Wijst toe de vordering tot schadevergoeding van de benadeelde partij [slachtoffer] ter zake van het primair bewezen verklaarde tot het bedrag van
€ 2.039,98 (tweeduizend negenendertig euro en achtennegentig cent) bestaande uit € 1.039,98 (duizend negenendertig euro en achtennegentig cent) materiële schade en € 1.000,00 (duizend euro) immateriële schade, vermeerderd met de wettelijke rente vanaf 20 mei 2017 tot aan de dag der voldoening.
Verwijst de verdachte in de door de benadeelde partij gemaakte en ten behoeve van de tenuitvoerlegging nog te maken kosten, tot aan de datum van deze uitspraak begroot op nihil.
Legt aan de verdachte de verplichting op om aan de Staat, ten behoeve van het slachtoffer, genaamd [slachtoffer] , ter zake van het primair bewezen verklaarde een bedrag te betalen van € 2.039,98 (tweeduizend negenendertig euro en achtennegentig cent) bestaande uit € 1.039,98 (duizend negenendertig euro en achtennegentig cent) materiële schade en
€ 1.000,00 (duizend euro) immateriële schade, vermeerderd met de wettelijke rente vanaf 20 mei 2017 tot aan de dag der voldoening.
Bepaalt de duur van de gijzeling op ten hoogste 30 (dertig) dagen. Toepassing van die gijzeling heft de verplichting tot schadevergoeding aan de Staat ten behoeve van het slachtoffer niet op.

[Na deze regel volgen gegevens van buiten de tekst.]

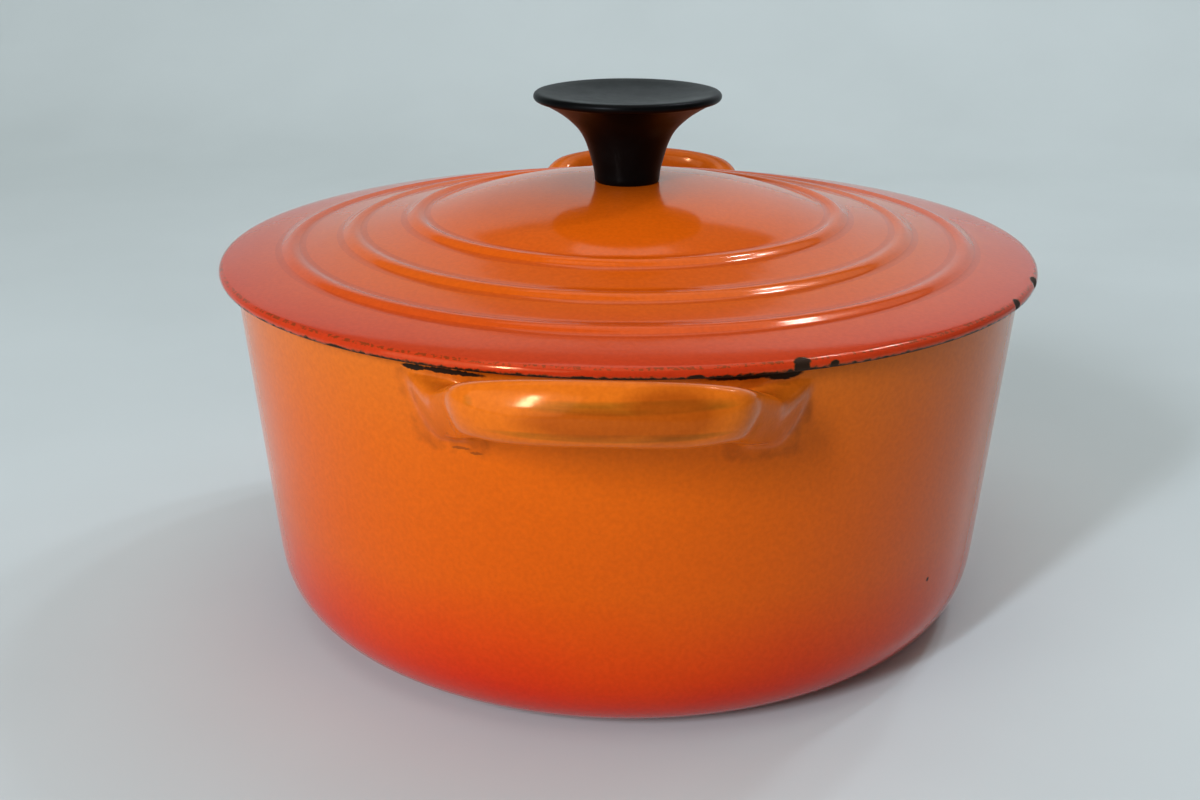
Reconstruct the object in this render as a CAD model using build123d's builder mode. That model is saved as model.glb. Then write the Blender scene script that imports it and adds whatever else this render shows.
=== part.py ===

Bepaalt dat indien en voor zover de verdachte aan een van beide betalingsverplichtingen heeft voldaan, de andere vervalt.
Wijst af de vordering van de officier van justitie in het arrondissement te Oost-Brabant van 14 november 2017, strekkende tot tenuitvoerlegging van de bij vonnis van de politierechter in de rechtbank 's-Hertogenbosch van 27 juni 2017 onder parketnummer 01-047602-17 voorwaardelijk opgelegde geldboete van € 325,00;
Bevestigt het vonnis waarvan beroep voor het overige en met inachtneming van het vorenstaande.
Aldus gewezen door:
mr. Y.G.M. Baaijens- van Geloven, voorzitter,
mr. M.J.H.J. de Vries-Leemans en mr. J.J.J. Wubben, raadsheren,
in tegenwoordigheid van mr. N. van der Velden, griffier,
en op 23 maart 2020 ter openbare terechtzitting uitgesproken.
mr. J.J.J. Wubben is buiten staat deze beslissing mede te ondertekenen.